Мне показалось, что сказанное мною прозвучало вполне убедительно. Но нет, зря мне так показалось, потому что мне тотчас же принялись темпераментно возражать. Возражать, разумеется, в том смысле, что не всё может быть объектом шуток. Что есть вещи, которые…

В какой-то момент мне стало казаться, что возражающие возражают вовсе не мне. Что непонимание, как это часто бывает, проистекает из путаницы в терминах и понятиях.

Я говорю, что для смеха нет запретных объектов, а есть только неуместные ситуации, а мне все равно возбужденно скажут, что «не над всем же можно смеяться». Согласен, не над всем.

Конструкция «смеяться над…» звучит для многих как «издеваться, насмехаться над…».

Смех для многих означает лишь насмешку, издевку, высмеивание.

Все, что связано со смехом, многие, увы, ассоциируют с неуважением, а то и с оскорблением.

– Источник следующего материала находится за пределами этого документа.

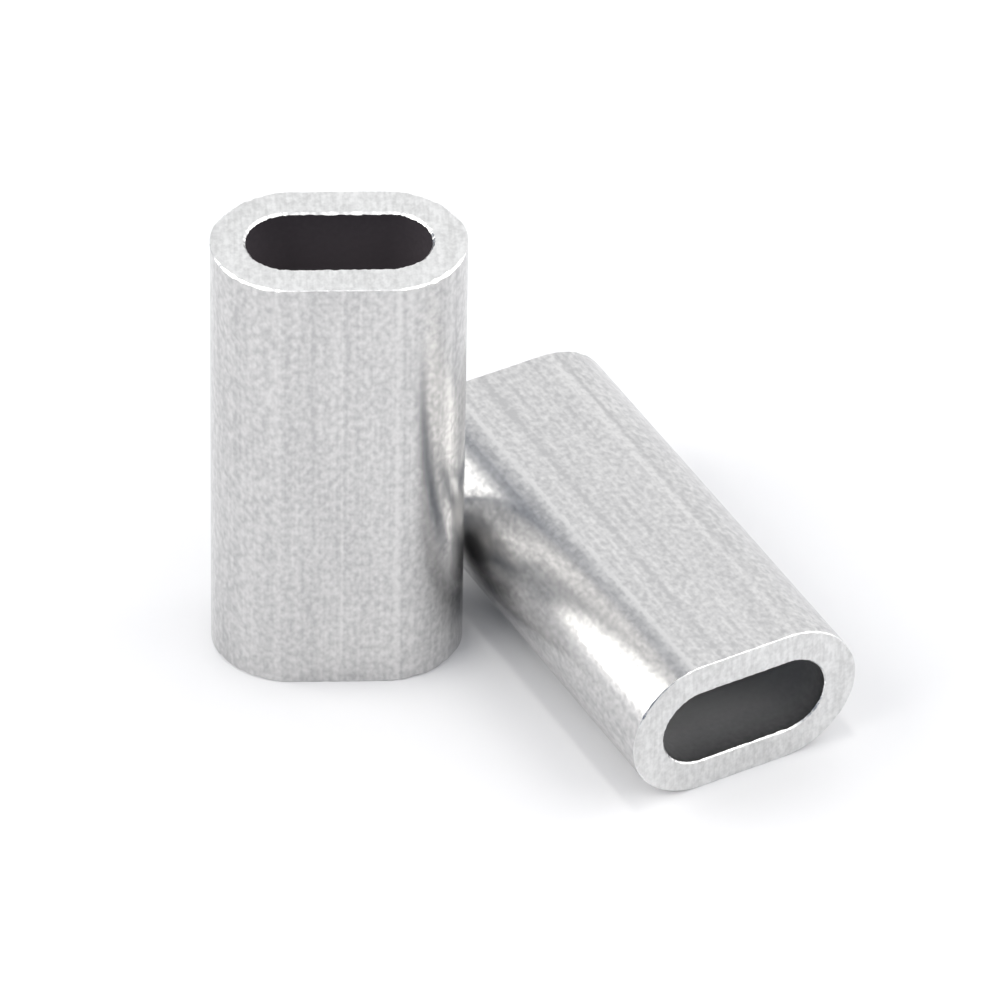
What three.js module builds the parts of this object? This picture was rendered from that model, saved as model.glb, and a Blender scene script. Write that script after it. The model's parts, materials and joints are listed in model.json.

Многие считают, что карикатура, например, или даже комикс – это непременно смешно. А если это смешно, значит, это насмешка. А если это насмешка, значит, это оскорбительно. А потому некоторые – и их немало – от души возмущаются появлением комиксов на темы, подобные обсуждаемой.

Многие считают, что «нереалистическое», условное изображение жертв и страданий оскорбительно, потому что, по их представлениям, проходит по ведомству «хиханьки да хаханьки».

Я и на это все поначалу как-то отвечал. Шутить на тему зла, отвечал я, например, это совсем не то же самое, что оправдывать зло.